DATA BLOCK
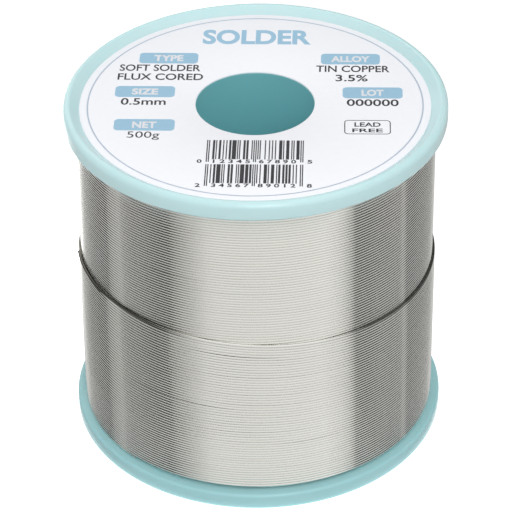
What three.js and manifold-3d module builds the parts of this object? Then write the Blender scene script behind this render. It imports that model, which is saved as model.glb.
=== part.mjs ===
// A full spool of soft solder wire: two moulded spool halves, a paper label and the wire wound on the drum.
// Millimetres, +Z up along the spindle bore, origin at the centre of the lower end, as the spool stands.
// Angles on the winding count from the front (-Y) towards +X.
import * as THREE from 'three';
import { mergeVertices } from 'three/addons/utils/BufferGeometryUtils.js';
import Module from 'manifold-3d';

const wasm = await Module();
wasm.setup();

// ---- Driving dimensions ----------------------------------------------------------------------------

const FLANGE_DIAMETER = 64;
const SPOOL_HEIGHT = 62.2;
const BORE_DIAMETER = 19.6;

const RIM_THICKNESS = 3.2; // flange, from its end to its wire side
const RIM_WIDTH = 2.7; // raised rim around the label seat
const RIM_LAND_WIDTH = 0.25; // the flat ring that the spool stands on
const RIM_END_ROUND = 1.0; // rim's outer edge at the end of the spool
const RIM_WIRE_ROUND = 0.5; // rim's outer edge on the wire side
const LABEL_SEAT_DEPTH = 1.3;

const DRUM_WALL = 2;
const BORE_TUBE_WALL = 2;
const RIB_COUNT = 6;
const RIB_THICKNESS = 1.4;
const SPIGOT_LENGTH = 4; // half the lower drum's wall goes on up into the upper drum, and centres it

const LABEL_THICKNESS = 0.2;

const WIRE_DIAMETER = 0.5;
const LAYER_COUNT = 23; // full layers, flange to flange
const WINDING_DEPTH_LEFT = 1.9; // from the outside of the full layers to the edge of the flange
const PART_LAYER_WIDTH = 29.8; // how far up the last, unfinished layer goes
const PART_LAYER_RISE = 2; // its edge climbs this much more towards the free end
const PART_LAYER_RISE_SPAN = 130; // degrees from the top of that climb to its foot
const FREE_END_ROOT = -50; // degrees
const FREE_END_TIP = -81.5; // degrees

// Clearances
const SPIGOT_CLEARANCE = 0.1;
const RIB_CLEARANCE = 0.5; // ribs stop short of the other half
const LABEL_CLEARANCE = 0.1;
const LAYER_GAP = 0.03;
const WIRE_TO_FLANGE = 0.1;
const FREE_END_GAP = 0.05;

// Facets
const ROUND_SEGMENTS = 48;
const EDGE_SEGMENTS = 4; // on each rounded edge of the rim
const WIRE_SIDES = 8;
const FREE_END_STEPS = 16;

// ---- Derived dimensions ----------------------------------------------------------------------------

const flangeRadius = FLANGE_DIAMETER / 2;
const boreRadius = BORE_DIAMETER / 2;
const seatRadius = flangeRadius - RIM_WIDTH;
const middle = SPOOL_HEIGHT / 2;

const layerStep = WIRE_DIAMETER * Math.sqrt(3) / 2; // each turn lies in the groove between two below
const packRadius = flangeRadius - WINDING_DEPTH_LEFT;
const drumRadius = packRadius - WIRE_DIAMETER - (LAYER_COUNT - 1) * layerStep;
const drumInnerRadius = drumRadius - DRUM_WALL;
const spigotRadius = drumRadius - DRUM_WALL / 2;
const boreTubeRadius = boreRadius + BORE_TUBE_WALL;

const windingFoot = RIM_THICKNESS + WIRE_TO_FLANGE;
const windingTop = SPOOL_HEIGHT - RIM_THICKNESS - WIRE_TO_FLANGE;
const partLayerRadius = packRadius + layerStep;

// ---- Materials -------------------------------------------------------------------------------------

const plastic = new THREE.MeshStandardMaterial({ color: 0xb4dedd, roughness: 0.4, metalness: 0 });
const paper = new THREE.MeshStandardMaterial({ color: 0xf3f4f9, roughness: 0.7, metalness: 0 });
const solder = new THREE.MeshStandardMaterial({ color: 0xb9b7b0, roughness: 0.3, metalness: 1 });

// ---- Shape helpers ---------------------------------------------------------------------------------

// A ring turned about Z from a closed outline of [radius, height] points, listed either way round.
function turned(outline) {
  const points = outline.map(([radius, height]) => new THREE.Vector2(radius, height));
  if (THREE.ShapeUtils.isClockWise(points)) points.reverse();
  points.push(points[0].clone());
  return new THREE.LatheGeometry(points, ROUND_SEGMENTS).rotateX(Math.PI / 2);
}

// A plain tube wall between two radii and two heights.
function wall(innerRadius, outerRadius, foot, top) {
  return turned([[innerRadius, foot], [outerRadius, foot], [outerRadius, top], [innerRadius, top]]);
}

// Points on a quarter round about a centre, from one angle in degrees to another.
function quarterRound(radius, height, round, from, to) {
  return Array.from({ length: EDGE_SEGMENTS + 1 }, (_, i) => {
    const angle = THREE.MathUtils.degToRad(from + (to - from) * i / EDGE_SEGMENTS);
    return [radius + round * Math.cos(angle), height + round * Math.sin(angle)];
  });
}

function toManifold(geometry) {
  const bare = geometry.clone();
  bare.deleteAttribute('normal');
  bare.deleteAttribute('uv');
  const merged = mergeVertices(bare, 1e-5);
  return new wasm.Manifold(new wasm.Mesh({
    numProp: 3,
    vertProperties: new Float32Array(merged.attributes.position.array),
    triVerts: new Uint32Array(merged.index.array),
  }));
}

function fromManifold(solid) {
  const { vertProperties, triVerts } = solid.getMesh();
  const geometry = new THREE.BufferGeometry();
  geometry.setAttribute('position', new THREE.BufferAttribute(vertProperties, 3));
  geometry.setIndex(new THREE.BufferAttribute(triVerts, 1));
  geometry.computeVertexNormals();
  return geometry;
}

function piece(name, geometry, material) {
  const mesh = new THREE.Mesh(geometry, material);
  mesh.name = name;
  return mesh;
}

// ---- Spool halves ----------------------------------------------------------------------------------

// The outside of a half, from the bore mouth round the rim to the drum at mid-height. Heights count
// from that half's own end.
function halfOutside() {
  const landOuter = flangeRadius - RIM_END_ROUND;
  return [
    [boreRadius, LABEL_SEAT_DEPTH],
    [seatRadius, LABEL_SEAT_DEPTH],
    [landOuter - RIM_LAND_WIDTH, 0],
    ...quarterRound(landOuter, RIM_END_ROUND, RIM_END_ROUND, -90, 0),
    ...quarterRound(flangeRadius - RIM_WIRE_ROUND, RIM_THICKNESS - RIM_WIRE_ROUND, RIM_WIRE_ROUND, 0, 90),
    [drumRadius, RIM_THICKNESS],
    [drumRadius, middle],
  ];
}

// The hollow between drum and bore tube, open at mid-height, with the flange as its floor.
function halfInside() {
  return [
    [drumInnerRadius, RIM_THICKNESS],
    [boreTubeRadius, RIM_THICKNESS],
    [boreTubeRadius, middle],
    [boreRadius, middle],
  ];
}

// The inner half of the lower drum's wall, standing above the seam.
function spigot() {
  const outer = spigotRadius - SPIGOT_CLEARANCE;
  return [
    [outer, middle],
    [outer, middle + SPIGOT_LENGTH],
    [drumInnerRadius, middle + SPIGOT_LENGTH],
  ];
}

// The step in the upper drum's wall that the spigot goes into.
function socket() {
  const floor = middle - SPIGOT_LENGTH - SPIGOT_CLEARANCE;
  return [
    [spigotRadius, middle],
    [spigotRadius, floor],
    [drumInnerRadius, floor],
  ];
}

function ribs(top) {
  const overlap = DRUM_WALL / 2;
  const inner = boreTubeRadius - overlap;
  const outer = drumInnerRadius + overlap;
  const foot = RIM_THICKNESS - overlap;
  return Array.from({ length: RIB_COUNT }, (_, i) =>
    new THREE.BoxGeometry(outer - inner, RIB_THICKNESS, top - foot)
      .translate((outer + inner) / 2, 0, (top + foot) / 2)
      .rotateZ(2 * Math.PI * i / RIB_COUNT));
}

function halfWithRibs(outline, ribTop) {
  return ribs(ribTop).reduce((solid, rib) => solid.add(toManifold(rib)), toManifold(turned(outline)));
}

function lowerHalf() {
  const outline = [...halfOutside(), ...spigot(), ...halfInside()];
  return fromManifold(halfWithRibs(outline, middle - RIB_CLEARANCE));
}

function upperHalf() {
  const outline = [...halfOutside(), ...socket(), ...halfInside()];
  const solid = halfWithRibs(outline, middle - SPIGOT_LENGTH - RIB_CLEARANCE);
  return fromManifold(solid).rotateX(Math.PI).translate(0, 0, SPOOL_HEIGHT);
}

// ---- Label -----------------------------------------------------------------------------------------

function label() {
  const foot = SPOOL_HEIGHT - LABEL_SEAT_DEPTH;
  return wall(boreRadius + LABEL_CLEARANCE, seatRadius - LABEL_CLEARANCE, foot, foot + LABEL_THICKNESS);
}

// ---- Wire ------------------------------------------------------------------------------------------

// One full layer of turns. The first lies on the drum, and each of the others in the grooves below it.
function fullLayer(number) {
  const outer = drumRadius + WIRE_DIAMETER + (number - 1) * layerStep;
  const inner = number === 1 ? drumRadius : outer - layerStep;
  return wall(inner + LAYER_GAP, outer, windingFoot, windingTop);
}

// Height of the unfinished layer's edge at an angle in degrees.
function partLayerEdge(angle) {
  const fromTip = THREE.MathUtils.euclideanModulo(angle - FREE_END_TIP + 180, 360) - 180;
  const share = Math.min(Math.abs(fromTip) / PART_LAYER_RISE_SPAN, 1);
  const climb = PART_LAYER_RISE * (1 + Math.cos(Math.PI * share)) / 2;
  return RIM_THICKNESS + PART_LAYER_WIDTH + climb;
}

function partLayer() {
  const top = RIM_THICKNESS + PART_LAYER_WIDTH;
  const geometry = wall(packRadius + LAYER_GAP, partLayerRadius, windingFoot, top);
  const position = geometry.attributes.position;
  for (let i = 0; i < position.count; i++) {
    if (position.getZ(i) < top - LAYER_GAP) continue;
    const angle = THREE.MathUtils.radToDeg(Math.atan2(position.getX(i), -position.getY(i)));
    position.setZ(i, partLayerEdge(angle));
  }
  return geometry;
}

// The free end lies on the outside of the unfinished layer, just below its edge.
class FreeEndPath extends THREE.Curve {
  getPoint(t, target = new THREE.Vector3()) {
    const degrees = FREE_END_ROOT + (FREE_END_TIP - FREE_END_ROOT) * t;
    const angle = THREE.MathUtils.degToRad(degrees);
    const radius = partLayerRadius + FREE_END_GAP + WIRE_DIAMETER / 2;
    const height = partLayerEdge(degrees) - WIRE_DIAMETER / 2;
    return target.set(radius * Math.sin(angle), -radius * Math.cos(angle), height);
  }
}

function freeEnd() {
  const section = new THREE.Shape();
  section.absarc(0, 0, WIRE_DIAMETER / 2, 0, 2 * Math.PI);
  return new THREE.ExtrudeGeometry(section, {
    curveSegments: WIRE_SIDES / 2,
    steps: FREE_END_STEPS,
    extrudePath: new FreeEndPath(),
  });
}

// ---- The assembly ----------------------------------------------------------------------------------

const spool = new THREE.Group();
spool.add(
  piece('spool_half_lower', lowerHalf(), plastic),
  piece('spool_half_upper', upperHalf(), plastic),
  piece('label', label(), paper),
);

const wire = new THREE.Group();
for (let number = 1; number <= LAYER_COUNT; number++) {
  wire.add(piece(`wire_layer_${String(number).padStart(2, '0')}`, fullLayer(number), solder));
}
wire.add(
  piece('wire_part_layer', partLayer(), solder),
  piece('wire_free_end', freeEnd(), solder),
);

const solderSpool = new THREE.Group();
solderSpool.add(spool, wire);

export default solderSpool;
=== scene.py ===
import math

import bmesh
import bpy
from mathutils import Matrix, Vector, noise


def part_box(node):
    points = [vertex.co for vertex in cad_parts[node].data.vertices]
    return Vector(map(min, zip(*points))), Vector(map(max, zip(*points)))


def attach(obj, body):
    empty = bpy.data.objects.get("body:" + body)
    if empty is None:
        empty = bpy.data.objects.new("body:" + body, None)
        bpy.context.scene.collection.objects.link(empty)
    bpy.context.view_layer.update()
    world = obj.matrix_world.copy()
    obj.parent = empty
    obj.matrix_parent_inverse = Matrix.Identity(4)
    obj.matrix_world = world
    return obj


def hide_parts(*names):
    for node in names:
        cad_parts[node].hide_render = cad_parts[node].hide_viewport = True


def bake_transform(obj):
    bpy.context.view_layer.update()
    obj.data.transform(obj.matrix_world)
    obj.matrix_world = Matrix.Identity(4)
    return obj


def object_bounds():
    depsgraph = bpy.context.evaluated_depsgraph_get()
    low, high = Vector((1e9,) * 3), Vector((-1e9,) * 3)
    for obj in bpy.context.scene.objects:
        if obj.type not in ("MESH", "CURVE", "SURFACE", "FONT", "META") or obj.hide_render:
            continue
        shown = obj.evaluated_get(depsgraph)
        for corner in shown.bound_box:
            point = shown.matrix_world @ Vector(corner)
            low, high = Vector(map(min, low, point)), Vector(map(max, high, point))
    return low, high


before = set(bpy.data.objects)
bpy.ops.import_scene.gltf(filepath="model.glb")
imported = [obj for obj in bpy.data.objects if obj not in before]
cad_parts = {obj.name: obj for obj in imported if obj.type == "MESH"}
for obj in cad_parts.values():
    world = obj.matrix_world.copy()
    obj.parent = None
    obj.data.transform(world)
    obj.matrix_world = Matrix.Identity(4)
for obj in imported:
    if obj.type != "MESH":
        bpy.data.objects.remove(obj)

cad_bounds = [list(corner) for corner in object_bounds()]
mm = 0.001


# ---- Camera ------------------------------------------------------------------------------------------
# A long lens half a metre in front of the spool, looking down on it at about 35 degrees, so that the
# label, the winding and both rims show. It leans by less than a degree.

spool_middle = Vector((0, 0, cad_bounds[1][2] / 2))
camera_elevation = math.radians(34.84)
camera_distance = 477.1 * mm
camera_lean = math.radians(-0.71)

camera_data = bpy.data.cameras.new("camera")
camera_data.lens = 194.9
camera_data.sensor_width = 36
camera_data.shift_x = -0.0019
camera_data.shift_y = -0.0091
camera_data.clip_start = 0.01
camera = bpy.data.objects.new("camera", camera_data)
bpy.context.collection.objects.link(camera)
away = Vector((0, -math.cos(camera_elevation), math.sin(camera_elevation)))
camera.matrix_world = (
    Matrix.Translation(spool_middle + camera_distance * away)
    @ Matrix.Rotation(math.pi / 2 - camera_elevation, 4, "X")
    @ Matrix.Rotation(camera_lean, 4, "Z")
)
bpy.context.scene.camera = camera


# ---- Spool halves ------------------------------------------------------------------------------------
# The spool is moulded in pale turquoise polystyrene, in two halves that meet at mid-height inside the
# winding. Each is a flange with a raised round rim and a label seat, half of the drum, half of the bore
# tube, and six ribs between them. The lower drum's step goes into the upper one, where it is glued.

flange_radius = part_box("spool_half_upper")[1].x
spool_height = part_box("spool_half_upper")[1].z
rim_thickness = 3.2 * mm
rim_end_round = 1.0 * mm
rim_land_width = 0.25 * mm
rim_slope_width = 1.45 * mm
rim_wire_round = 0.5 * mm
rim_inner_round = 0.2 * mm
seat_depth = 1.3 * mm
seat_radius = 29.3 * mm
seat_round = 0.12 * mm
bore_radius = 9.8 * mm
bore_edge_round = 0.1 * mm
bore_tube_wall = 2 * mm
wire_radius = 0.25 * mm
drum_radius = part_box("wire_layer_01")[1].x - 2 * wire_radius
drum_wall = 2 * mm
spigot_length = 4 * mm
spigot_clearance = 0.1 * mm
rib_thickness = 1.4 * mm
rib_count = 6
rib_foot_overlap = 0.5 * mm
rib_top_gap = 0.5 * mm
seam = spool_height / 2
round_sides = 192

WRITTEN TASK
Starting at the line that contains "const wire = new THREE.Group();", set down every line up to and including the line that contains "depsgraph = bpy.context.evaluated_depsgraph_get()", exactly as given, and no other line.

SOLUTION FOR THIS TASK
const wire = new THREE.Group();
for (let number = 1; number <= LAYER_COUNT; number++) {
  wire.add(piece(`wire_layer_${String(number).padStart(2, '0')}`, fullLayer(number), solder));
}
wire.add(
  piece('wire_part_layer', partLayer(), solder),
  piece('wire_free_end', freeEnd(), solder),
);

const solderSpool = new THREE.Group();
solderSpool.add(spool, wire);

export default solderSpool;
=== scene.py ===
import math

import bmesh
import bpy
from mathutils import Matrix, Vector, noise


def part_box(node):
    points = [vertex.co for vertex in cad_parts[node].data.vertices]
    return Vector(map(min, zip(*points))), Vector(map(max, zip(*points)))


def attach(obj, body):
    empty = bpy.data.objects.get("body:" + body)
    if empty is None:
        empty = bpy.data.objects.new("body:" + body, None)
        bpy.context.scene.collection.objects.link(empty)
    bpy.context.view_layer.update()
    world = obj.matrix_world.copy()
    obj.parent = empty
    obj.matrix_parent_inverse = Matrix.Identity(4)
    obj.matrix_world = world
    return obj


def hide_parts(*names):
    for node in names:
        cad_parts[node].hide_render = cad_parts[node].hide_viewport = True


def bake_transform(obj):
    bpy.context.view_layer.update()
    obj.data.transform(obj.matrix_world)
    obj.matrix_world = Matrix.Identity(4)
    return obj


def object_bounds():
    depsgraph = bpy.context.evaluated_depsgraph_get()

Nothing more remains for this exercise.